#### DATA IN THIS EXERCISE:
*-*-*
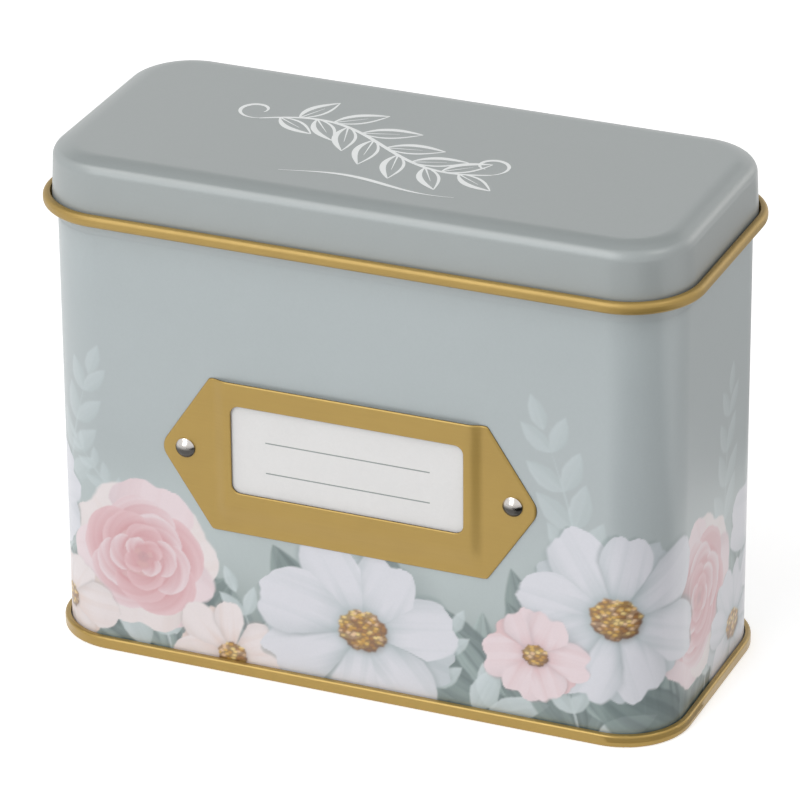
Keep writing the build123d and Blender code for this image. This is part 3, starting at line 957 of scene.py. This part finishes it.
class CARDTIN_OT_lid(bpy.types.Operator):
    """Make the lid's sheet with its crowned edge and open curl, and its line art"""

    bl_idname = "cardtin.lid"
    bl_label = "Lid"

    def execute(self, context):
        size, ink = sizes(), colours()
        track = WallTrack(size)
        line, curl_end = self.lid_line(size)
        section = sheet_section(line, size["sheet"])
        count, columns = len(line), len(section)
        notches = self.notch_edges(track, size)
        s = np.unique(np.concatenate([track.stations(0.45), notches.ravel()]))
        points = track.at(s[:, None], section[None, :, 1], section[None, :, 0])
        faces = grid_faces(len(s), columns, closed=True)
        row, column = faces[:, 0] // columns, faces[:, 0] % columns
        middle = (s[row] + s[(row + 1) % len(s)]) / 2
        notched = np.zeros(len(faces), dtype=bool)
        for low, high in notches:
            notched |= (middle > low) & (middle < high) & (row < len(s) - 1)
        height = section[faces % columns, 1].mean(axis=1)
        notched &= height < size["hinge_height"] + size["notch_rise"]
        faces = faces[~notched & (column != count - 1)]
        ring = np.arange(len(s)) * columns + count
        faces = [*faces, *self.raw_edges(s, notches, section, size), ring - 1, ring[::-1]]
        material = printed_sheet("lid_lacquer", ink, ink["lid"], roughness=0.33)
        piece = make_piece("lid_shell", points, faces, "lid", material)
        printed = np.zeros(columns)
        printed[curl_end:count] = 1.0
        add_values(piece, "printed", np.broadcast_to(printed, (len(s), columns)))
        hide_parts("lid")
        self.make_flourish(size, ink)
        return {"FINISHED"}

    @staticmethod
    def lid_line(size):
        """The middle of the sheet from the curl's tip to the top, and where in it the curl ends."""
        radius, top = size["curl_radius"], CAD_TOP - size["sheet"] / 2 - size["ink_room"]
        lean = math.atan2(size["lid_draft"], CAD_TOP - size["hinge_height"])
        outset = size["lid_gap"] + size["sheet"] / 2 + radius
        half = size["curl_stretch"] / 2
        upper = arc_line((outset, size["hinge_height"] + half), radius, 115, -115, 18)
        turn = math.degrees(lean) - 180
        lower = arc_line((outset, size["hinge_height"] - half), radius, 0, turn, 28)
        knee_height = top - size["knee_drop"]
        knee = lower[-1][0] - (knee_height - lower[-1][1]) * math.tan(lean)
        ramp, inner_edge = knee - size["ramp_run"], 1 - size["corner_radius"]
        crown = rounded_line(
            [lower[-1], (knee, knee_height), (ramp, top), (inner_edge, top)],
            [size["knee_radius"], size["ramp_radius"]], 14,
        )
        skirt = np.linspace(lower[-1], crown[1], 8)[1:-1]
        plate = np.linspace(crown[-2], crown[-1], 6)[1:]
        line = np.concatenate([upper, lower, skirt, crown[1:-1], plate])
        return line, len(upper) + len(lower) - 1

    @staticmethod
    def notch_edges(track, size):
        """Where the two hinge notches begin and end along the back."""
        half = size["notch_width"] / 2
        back = track.knots[4] + track.flat_x
        centres = back + np.array([-1, 1]) * size["tongue_spacing"] / 2
        return np.stack([centres - half, centres + half], axis=-1)

    @staticmethod
    def raw_edges(s, notches, section, size):
        """Quads that close the sheet where it is cut, between its points and their partners."""
        columns = len(section)
        low = section[: columns // 2, 1] < size["hinge_height"] + size["notch_rise"]
        run = np.arange(np.count_nonzero(low))
        partner = columns - 1 - run
        quads = []
        for start, end in notches:
            first, last = np.searchsorted(s, start), np.searchsorted(s, end)
            for row, order in ((first, 1), (last, -1)):
                sides = [run[:-1], run[1:], partner[1:], partner[:-1]]
                quads.append(row * columns + np.stack(sides[::order], axis=-1))
            base = np.arange(first, last) * columns
            outer, inner = base + run[-1], base + partner[-1]
            quads.append(np.stack([outer, outer + columns, inner + columns, inner], axis=-1))
        return np.concatenate(quads)

    @staticmethod
    def make_flourish(size, ink):
        """A sprig of line art in white ink on the top, in long and short strokes of a flat brush."""
        share = np.linspace(0, 1, 60)
        swell = np.sin(math.pi * share)
        wave = 7 * np.sin(math.pi * (1.7 * share + 0.1)) - 4 * share
        stem = np.stack([-31 + 58 * share, wave], axis=-1)
        strokes = [(stem, 0.3 + 0.5 * swell**0.5)]
        for step in range(13):
            place = 0.07 + 0.068 * step
            foot, ahead = [
                np.array([np.interp(along, share, stem[:, axis]) for axis in (0, 1)])
                for along in (place, place + 0.02)
            ]
            ahead, side = ahead - foot, 1 if step % 2 else -1
            turn = math.atan2(ahead[1], ahead[0]) + side * (0.95 - 0.25 * place)
            axis = np.array([math.cos(turn), math.sin(turn)])
            across = np.array([-axis[1], axis[0]])
            leaf = 13.5 - 5.5 * abs(place - 0.45)
            for half in (-1, 1):
                belly = half * 0.17 * leaf * np.sin(math.pi * share**0.85)
                line = foot + axis * (leaf * share)[:, None] + across * belly[:, None]
                strokes.append((line, 0.16 + (0.95 if half == side else 0.4) * swell**0.8))
            vein = foot + axis * (leaf * 0.62 * share)[:, None]
            strokes.append((vein, 0.3 * (1 - share) + 0.08))
        turn, radius = np.radians(320 * share), 4.6
        reach = radius * (1 - 0.6 * share)
        for end, before, hand in ((stem[0], stem[1], 1), (stem[-1], stem[-2], -1)):
            ahead = (end - before) / np.linalg.norm(end - before)
            aside = hand * np.array([ahead[1], -ahead[0]])
            line = end + aside * (radius - reach * np.cos(turn))[:, None]
            strokes.append((line + ahead * (reach * np.sin(turn))[:, None], 0.2 + 0.6 * swell))
        rise = -21 + 1.6 * np.sin(math.pi * (2 * share - 0.2))
        strokes.append((np.stack([-16 + 40 * share, rise], axis=-1), 0.12 + 0.8 * swell**2))
        points, faces = brush_strokes([(line, 1.25 * width) for line, width in strokes])
        clear, stacked = 0.004, 0.0006
        height = CAD_TOP - size["ink_room"] + clear
        height = height + stacked * np.repeat(np.arange(len(strokes)), 2 * len(share))
        points = np.stack([points[:, 0] - 4.0, points[:, 1] + 1.0, height], axis=-1)
        material = opaque_ink("white_ink", ink["art"])
        make_piece("lid_line_art", points, faces, "lid", material)


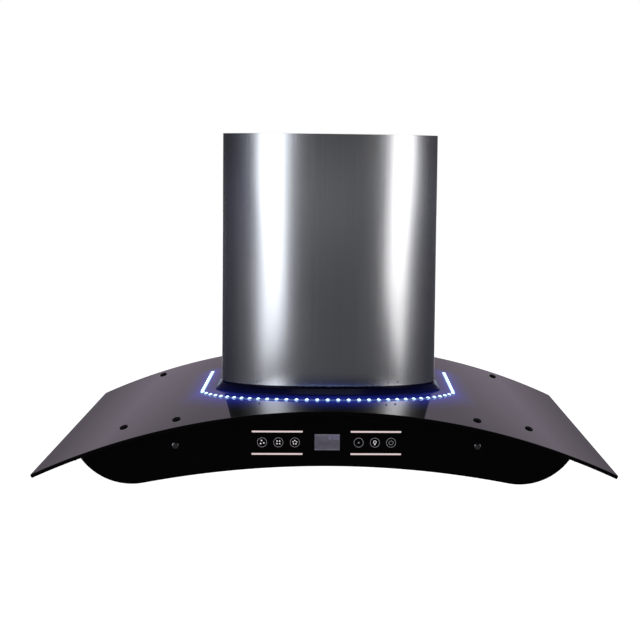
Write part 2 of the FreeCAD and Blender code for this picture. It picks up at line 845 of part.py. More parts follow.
*-*-*
#### TASK:
Please set down all the data word for word.

#### COMPLETED EXERCISE:
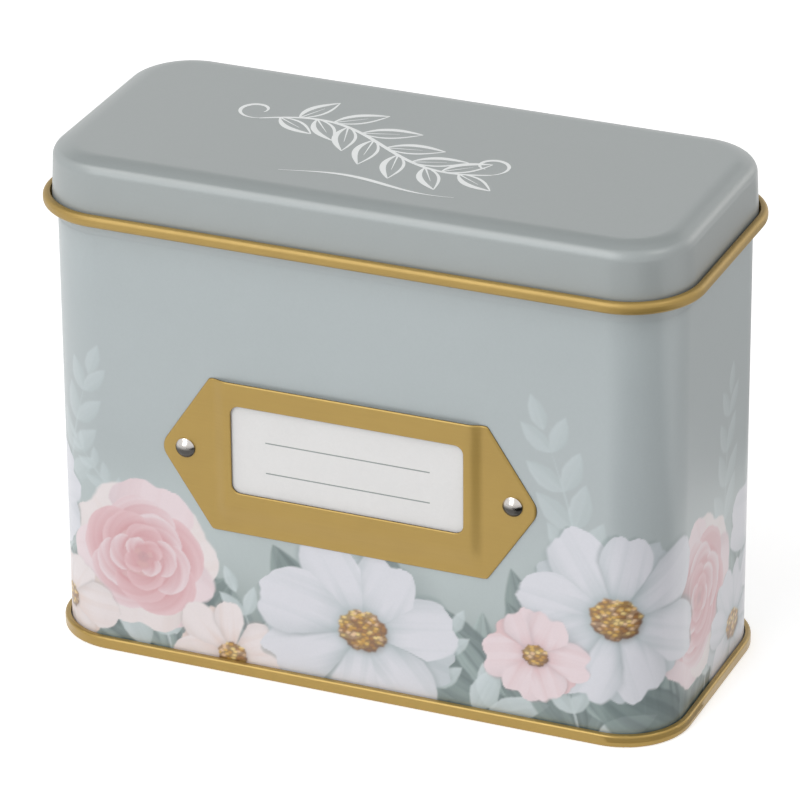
Keep writing the build123d and Blender code for this image. This is part 3, starting at line 957 of scene.py. This part finishes it.
class CARDTIN_OT_lid(bpy.types.Operator):
    """Make the lid's sheet with its crowned edge and open curl, and its line art"""

    bl_idname = "cardtin.lid"
    bl_label = "Lid"

    def execute(self, context):
        size, ink = sizes(), colours()
        track = WallTrack(size)
        line, curl_end = self.lid_line(size)
        section = sheet_section(line, size["sheet"])
        count, columns = len(line), len(section)
        notches = self.notch_edges(track, size)
        s = np.unique(np.concatenate([track.stations(0.45), notches.ravel()]))
        points = track.at(s[:, None], section[None, :, 1], section[None, :, 0])
        faces = grid_faces(len(s), columns, closed=True)
        row, column = faces[:, 0] // columns, faces[:, 0] % columns
        middle = (s[row] + s[(row + 1) % len(s)]) / 2
        notched = np.zeros(len(faces), dtype=bool)
        for low, high in notches:
            notched |= (middle > low) & (middle < high) & (row < len(s) - 1)
        height = section[faces % columns, 1].mean(axis=1)
        notched &= height < size["hinge_height"] + size["notch_rise"]
        faces = faces[~notched & (column != count - 1)]
        ring = np.arange(len(s)) * columns + count
        faces = [*faces, *self.raw_edges(s, notches, section, size), ring - 1, ring[::-1]]
        material = printed_sheet("lid_lacquer", ink, ink["lid"], roughness=0.33)
        piece = make_piece("lid_shell", points, faces, "lid", material)
        printed = np.zeros(columns)
        printed[curl_end:count] = 1.0
        add_values(piece, "printed", np.broadcast_to(printed, (len(s), columns)))
        hide_parts("lid")
        self.make_flourish(size, ink)
        return {"FINISHED"}

    @staticmethod
    def lid_line(size):
        """The middle of the sheet from the curl's tip to the top, and where in it the curl ends."""
        radius, top = size["curl_radius"], CAD_TOP - size["sheet"] / 2 - size["ink_room"]
        lean = math.atan2(size["lid_draft"], CAD_TOP - size["hinge_height"])
        outset = size["lid_gap"] + size["sheet"] / 2 + radius
        half = size["curl_stretch"] / 2
        upper = arc_line((outset, size["hinge_height"] + half), radius, 115, -115, 18)
        turn = math.degrees(lean) - 180
        lower = arc_line((outset, size["hinge_height"] - half), radius, 0, turn, 28)
        knee_height = top - size["knee_drop"]
        knee = lower[-1][0] - (knee_height - lower[-1][1]) * math.tan(lean)
        ramp, inner_edge = knee - size["ramp_run"], 1 - size["corner_radius"]
        crown = rounded_line(
            [lower[-1], (knee, knee_height), (ramp, top), (inner_edge, top)],
            [size["knee_radius"], size["ramp_radius"]], 14,
        )
        skirt = np.linspace(lower[-1], crown[1], 8)[1:-1]
        plate = np.linspace(crown[-2], crown[-1], 6)[1:]
        line = np.concatenate([upper, lower, skirt, crown[1:-1], plate])
        return line, len(upper) + len(lower) - 1

    @staticmethod
    def notch_edges(track, size):
        """Where the two hinge notches begin and end along the back."""
        half = size["notch_width"] / 2
        back = track.knots[4] + track.flat_x
        centres = back + np.array([-1, 1]) * size["tongue_spacing"] / 2
        return np.stack([centres - half, centres + half], axis=-1)

    @staticmethod
    def raw_edges(s, notches, section, size):
        """Quads that close the sheet where it is cut, between its points and their partners."""
        columns = len(section)
        low = section[: columns // 2, 1] < size["hinge_height"] + size["notch_rise"]
        run = np.arange(np.count_nonzero(low))
        partner = columns - 1 - run
        quads = []
        for start, end in notches:
            first, last = np.searchsorted(s, start), np.searchsorted(s, end)
            for row, order in ((first, 1), (last, -1)):
                sides = [run[:-1], run[1:], partner[1:], partner[:-1]]
                quads.append(row * columns + np.stack(sides[::order], axis=-1))
            base = np.arange(first, last) * columns
            outer, inner = base + run[-1], base + partner[-1]
            quads.append(np.stack([outer, outer + columns, inner + columns, inner], axis=-1))
        return np.concatenate(quads)

    @staticmethod
    def make_flourish(size, ink):
        """A sprig of line art in white ink on the top, in long and short strokes of a flat brush."""
        share = np.linspace(0, 1, 60)
        swell = np.sin(math.pi * share)
        wave = 7 * np.sin(math.pi * (1.7 * share + 0.1)) - 4 * share
        stem = np.stack([-31 + 58 * share, wave], axis=-1)
        strokes = [(stem, 0.3 + 0.5 * swell**0.5)]
        for step in range(13):
            place = 0.07 + 0.068 * step
            foot, ahead = [
                np.array([np.interp(along, share, stem[:, axis]) for axis in (0, 1)])
                for along in (place, place + 0.02)
            ]
            ahead, side = ahead - foot, 1 if step % 2 else -1
            turn = math.atan2(ahead[1], ahead[0]) + side * (0.95 - 0.25 * place)
            axis = np.array([math.cos(turn), math.sin(turn)])
            across = np.array([-axis[1], axis[0]])
            leaf = 13.5 - 5.5 * abs(place - 0.45)
            for half in (-1, 1):
                belly = half * 0.17 * leaf * np.sin(math.pi * share**0.85)
                line = foot + axis * (leaf * share)[:, None] + across * belly[:, None]
                strokes.append((line, 0.16 + (0.95 if half == side else 0.4) * swell**0.8))
            vein = foot + axis * (leaf * 0.62 * share)[:, None]
            strokes.append((vein, 0.3 * (1 - share) + 0.08))
        turn, radius = np.radians(320 * share), 4.6
        reach = radius * (1 - 0.6 * share)
        for end, before, hand in ((stem[0], stem[1], 1), (stem[-1], stem[-2], -1)):
            ahead = (end - before) / np.linalg.norm(end - before)
            aside = hand * np.array([ahead[1], -ahead[0]])
            line = end + aside * (radius - reach * np.cos(turn))[:, None]
            strokes.append((line + ahead * (reach * np.sin(turn))[:, None], 0.2 + 0.6 * swell))
        rise = -21 + 1.6 * np.sin(math.pi * (2 * share - 0.2))
        strokes.append((np.stack([-16 + 40 * share, rise], axis=-1), 0.12 + 0.8 * swell**2))
        points, faces = brush_strokes([(line, 1.25 * width) for line, width in strokes])
        clear, stacked = 0.004, 0.0006
        height = CAD_TOP - size["ink_room"] + clear
        height = height + stacked * np.repeat(np.arange(len(strokes)), 2 * len(share))
        points = np.stack([points[:, 0] - 4.0, points[:, 1] + 1.0, height], axis=-1)
        material = opaque_ink("white_ink", ink["art"])
        make_piece("lid_line_art", points, faces, "lid", material)


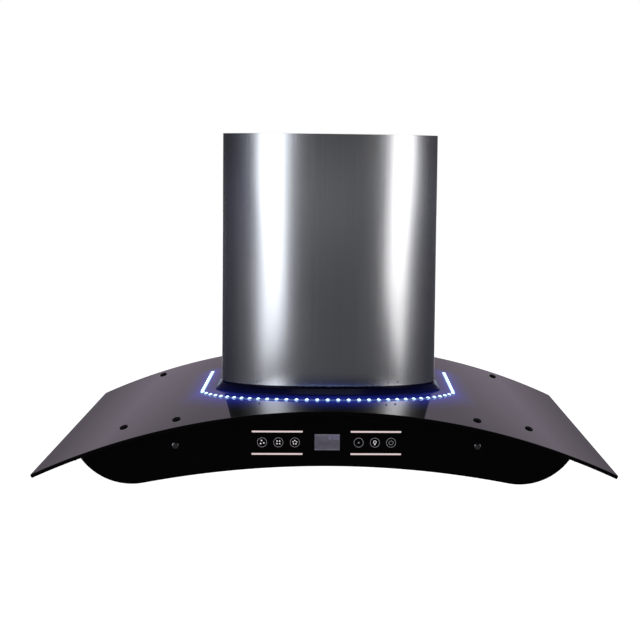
Write part 2 of the FreeCAD and Blender code for this picture. It picks up at line 845 of part.py. More parts follow.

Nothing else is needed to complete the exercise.